Start of SUPPLIED MATERIAL

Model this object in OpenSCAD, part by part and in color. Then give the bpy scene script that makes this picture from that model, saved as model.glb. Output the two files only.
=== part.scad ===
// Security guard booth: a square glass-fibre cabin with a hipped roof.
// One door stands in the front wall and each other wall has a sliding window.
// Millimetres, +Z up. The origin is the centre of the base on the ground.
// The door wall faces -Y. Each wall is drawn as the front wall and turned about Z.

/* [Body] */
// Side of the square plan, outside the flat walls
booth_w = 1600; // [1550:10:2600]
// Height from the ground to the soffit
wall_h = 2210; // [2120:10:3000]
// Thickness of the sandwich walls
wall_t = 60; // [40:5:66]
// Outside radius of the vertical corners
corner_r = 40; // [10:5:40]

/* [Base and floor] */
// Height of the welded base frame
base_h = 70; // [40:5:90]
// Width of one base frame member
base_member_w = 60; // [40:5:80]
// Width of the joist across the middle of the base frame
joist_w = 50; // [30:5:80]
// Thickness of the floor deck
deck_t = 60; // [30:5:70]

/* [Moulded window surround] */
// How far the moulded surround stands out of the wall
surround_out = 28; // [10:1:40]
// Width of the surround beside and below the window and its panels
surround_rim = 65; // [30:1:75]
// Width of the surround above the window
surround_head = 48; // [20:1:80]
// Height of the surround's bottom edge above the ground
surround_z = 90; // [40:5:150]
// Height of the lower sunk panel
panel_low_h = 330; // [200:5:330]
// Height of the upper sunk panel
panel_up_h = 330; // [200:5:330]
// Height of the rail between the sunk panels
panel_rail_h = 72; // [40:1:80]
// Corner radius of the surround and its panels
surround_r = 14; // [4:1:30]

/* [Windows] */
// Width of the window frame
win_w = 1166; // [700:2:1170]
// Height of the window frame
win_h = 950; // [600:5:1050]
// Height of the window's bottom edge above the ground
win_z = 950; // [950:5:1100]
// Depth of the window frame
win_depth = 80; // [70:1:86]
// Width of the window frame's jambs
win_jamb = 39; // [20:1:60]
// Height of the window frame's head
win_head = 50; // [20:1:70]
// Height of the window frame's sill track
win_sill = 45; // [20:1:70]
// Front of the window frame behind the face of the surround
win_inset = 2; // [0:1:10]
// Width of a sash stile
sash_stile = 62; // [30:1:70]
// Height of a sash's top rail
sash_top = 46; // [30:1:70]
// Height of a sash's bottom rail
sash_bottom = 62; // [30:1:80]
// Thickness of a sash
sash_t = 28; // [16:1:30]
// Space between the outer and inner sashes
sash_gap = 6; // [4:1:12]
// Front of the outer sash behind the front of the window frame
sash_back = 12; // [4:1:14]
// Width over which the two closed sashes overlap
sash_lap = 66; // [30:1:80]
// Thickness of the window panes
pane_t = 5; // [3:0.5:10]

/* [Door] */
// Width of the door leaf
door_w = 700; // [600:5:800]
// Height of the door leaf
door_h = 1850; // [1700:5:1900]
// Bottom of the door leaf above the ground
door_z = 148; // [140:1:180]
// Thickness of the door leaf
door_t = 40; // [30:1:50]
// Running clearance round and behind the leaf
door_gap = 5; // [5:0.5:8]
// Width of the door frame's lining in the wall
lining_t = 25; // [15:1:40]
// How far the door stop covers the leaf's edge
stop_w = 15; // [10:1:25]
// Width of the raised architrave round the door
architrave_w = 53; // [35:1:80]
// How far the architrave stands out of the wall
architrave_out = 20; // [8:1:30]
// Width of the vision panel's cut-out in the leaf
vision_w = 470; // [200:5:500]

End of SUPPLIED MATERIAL
Start of SUPPLIED MATERIAL

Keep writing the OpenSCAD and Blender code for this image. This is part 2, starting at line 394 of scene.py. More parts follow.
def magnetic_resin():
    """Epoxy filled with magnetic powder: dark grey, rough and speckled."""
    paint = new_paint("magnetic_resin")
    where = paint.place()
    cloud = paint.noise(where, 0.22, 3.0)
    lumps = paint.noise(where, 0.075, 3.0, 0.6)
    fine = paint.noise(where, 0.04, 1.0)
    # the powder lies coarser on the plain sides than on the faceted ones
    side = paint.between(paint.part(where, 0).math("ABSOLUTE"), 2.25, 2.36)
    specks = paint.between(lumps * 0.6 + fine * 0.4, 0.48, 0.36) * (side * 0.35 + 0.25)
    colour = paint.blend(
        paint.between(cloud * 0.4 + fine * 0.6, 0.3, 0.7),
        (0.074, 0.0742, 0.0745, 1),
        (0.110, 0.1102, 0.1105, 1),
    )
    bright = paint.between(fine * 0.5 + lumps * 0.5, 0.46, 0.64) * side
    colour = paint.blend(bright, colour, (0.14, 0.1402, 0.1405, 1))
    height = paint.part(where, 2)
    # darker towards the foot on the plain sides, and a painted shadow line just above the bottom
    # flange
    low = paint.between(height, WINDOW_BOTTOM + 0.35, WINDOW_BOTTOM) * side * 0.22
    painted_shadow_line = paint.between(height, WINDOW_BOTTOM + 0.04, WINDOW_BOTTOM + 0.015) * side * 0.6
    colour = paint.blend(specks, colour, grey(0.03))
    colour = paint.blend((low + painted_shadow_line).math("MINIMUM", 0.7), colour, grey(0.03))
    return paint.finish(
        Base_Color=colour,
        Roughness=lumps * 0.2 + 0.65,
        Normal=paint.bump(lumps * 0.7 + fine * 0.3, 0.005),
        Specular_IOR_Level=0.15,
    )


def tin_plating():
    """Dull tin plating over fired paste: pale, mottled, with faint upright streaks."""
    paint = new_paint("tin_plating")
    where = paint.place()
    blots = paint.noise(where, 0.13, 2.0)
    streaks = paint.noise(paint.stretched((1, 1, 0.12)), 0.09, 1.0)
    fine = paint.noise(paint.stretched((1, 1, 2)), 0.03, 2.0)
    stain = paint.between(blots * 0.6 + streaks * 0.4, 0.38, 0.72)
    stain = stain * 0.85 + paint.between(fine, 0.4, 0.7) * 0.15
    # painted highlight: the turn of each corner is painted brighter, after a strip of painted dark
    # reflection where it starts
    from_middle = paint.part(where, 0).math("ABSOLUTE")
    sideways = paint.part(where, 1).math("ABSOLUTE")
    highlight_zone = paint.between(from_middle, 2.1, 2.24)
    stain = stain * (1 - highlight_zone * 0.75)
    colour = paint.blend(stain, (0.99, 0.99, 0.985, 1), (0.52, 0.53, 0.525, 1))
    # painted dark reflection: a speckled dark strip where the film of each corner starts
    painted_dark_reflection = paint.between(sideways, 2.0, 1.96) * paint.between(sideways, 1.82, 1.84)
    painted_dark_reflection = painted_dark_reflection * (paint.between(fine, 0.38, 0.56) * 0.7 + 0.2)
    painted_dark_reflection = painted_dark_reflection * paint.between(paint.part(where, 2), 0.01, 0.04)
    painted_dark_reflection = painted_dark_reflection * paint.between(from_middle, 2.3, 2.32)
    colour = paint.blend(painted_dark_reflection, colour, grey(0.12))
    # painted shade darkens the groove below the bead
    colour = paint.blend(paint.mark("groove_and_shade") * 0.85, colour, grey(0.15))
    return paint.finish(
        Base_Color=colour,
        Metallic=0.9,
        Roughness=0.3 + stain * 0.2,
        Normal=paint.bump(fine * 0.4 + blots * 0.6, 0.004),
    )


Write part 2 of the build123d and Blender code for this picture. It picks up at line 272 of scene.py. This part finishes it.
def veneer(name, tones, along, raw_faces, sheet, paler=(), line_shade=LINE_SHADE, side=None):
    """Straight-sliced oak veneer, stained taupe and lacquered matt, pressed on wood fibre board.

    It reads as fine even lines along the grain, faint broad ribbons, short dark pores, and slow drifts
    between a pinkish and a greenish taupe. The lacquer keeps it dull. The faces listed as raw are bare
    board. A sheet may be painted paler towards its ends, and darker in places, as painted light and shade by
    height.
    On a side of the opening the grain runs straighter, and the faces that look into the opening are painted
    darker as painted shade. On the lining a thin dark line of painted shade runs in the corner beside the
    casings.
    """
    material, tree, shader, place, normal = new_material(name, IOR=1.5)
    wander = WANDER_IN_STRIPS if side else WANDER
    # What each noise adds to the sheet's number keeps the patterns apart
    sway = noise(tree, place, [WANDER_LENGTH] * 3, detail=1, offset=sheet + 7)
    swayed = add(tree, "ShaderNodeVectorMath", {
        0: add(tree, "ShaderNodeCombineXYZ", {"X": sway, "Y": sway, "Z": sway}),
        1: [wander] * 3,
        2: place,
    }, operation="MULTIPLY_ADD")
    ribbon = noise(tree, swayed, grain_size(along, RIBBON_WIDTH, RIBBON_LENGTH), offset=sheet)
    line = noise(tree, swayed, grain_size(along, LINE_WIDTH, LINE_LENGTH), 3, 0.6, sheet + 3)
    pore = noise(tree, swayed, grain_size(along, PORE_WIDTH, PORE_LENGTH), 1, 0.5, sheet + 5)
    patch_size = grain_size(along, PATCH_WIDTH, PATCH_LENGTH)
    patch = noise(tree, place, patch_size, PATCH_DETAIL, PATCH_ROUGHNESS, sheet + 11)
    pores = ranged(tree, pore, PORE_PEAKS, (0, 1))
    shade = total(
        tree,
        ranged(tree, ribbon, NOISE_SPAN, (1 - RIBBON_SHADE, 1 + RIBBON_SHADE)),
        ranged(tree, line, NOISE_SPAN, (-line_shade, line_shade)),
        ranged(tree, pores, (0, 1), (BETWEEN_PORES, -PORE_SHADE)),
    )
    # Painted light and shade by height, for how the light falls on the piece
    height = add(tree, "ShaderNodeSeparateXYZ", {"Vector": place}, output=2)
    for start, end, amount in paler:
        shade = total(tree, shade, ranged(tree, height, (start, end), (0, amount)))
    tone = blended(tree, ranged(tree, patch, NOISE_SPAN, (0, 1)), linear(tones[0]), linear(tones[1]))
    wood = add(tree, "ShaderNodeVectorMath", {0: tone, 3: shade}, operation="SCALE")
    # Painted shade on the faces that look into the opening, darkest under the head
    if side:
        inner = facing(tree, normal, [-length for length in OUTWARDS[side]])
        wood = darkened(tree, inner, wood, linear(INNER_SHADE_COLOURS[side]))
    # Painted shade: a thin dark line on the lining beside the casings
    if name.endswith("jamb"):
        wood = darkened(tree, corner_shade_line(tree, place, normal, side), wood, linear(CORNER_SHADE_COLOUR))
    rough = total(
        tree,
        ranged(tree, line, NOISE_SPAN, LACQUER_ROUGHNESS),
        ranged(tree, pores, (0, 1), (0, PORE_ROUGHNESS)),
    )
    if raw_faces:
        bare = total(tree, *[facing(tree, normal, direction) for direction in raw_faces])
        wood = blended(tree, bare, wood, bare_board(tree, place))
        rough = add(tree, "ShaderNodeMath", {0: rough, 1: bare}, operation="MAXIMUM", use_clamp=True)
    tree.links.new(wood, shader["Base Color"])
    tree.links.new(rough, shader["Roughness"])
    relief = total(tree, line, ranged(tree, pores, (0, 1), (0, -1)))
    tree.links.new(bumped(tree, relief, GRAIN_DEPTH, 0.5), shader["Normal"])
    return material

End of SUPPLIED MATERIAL
Start of SUPPLIED MATERIAL

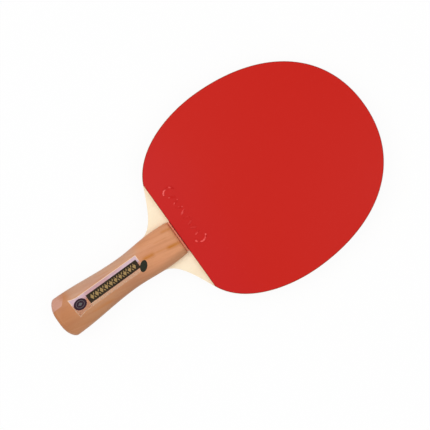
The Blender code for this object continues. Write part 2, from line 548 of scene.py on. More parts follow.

End of SUPPLIED MATERIAL

Identify how many lines in the entries above contain the word "scene" and provide only that figure.

WRITTEN SOLUTION: 4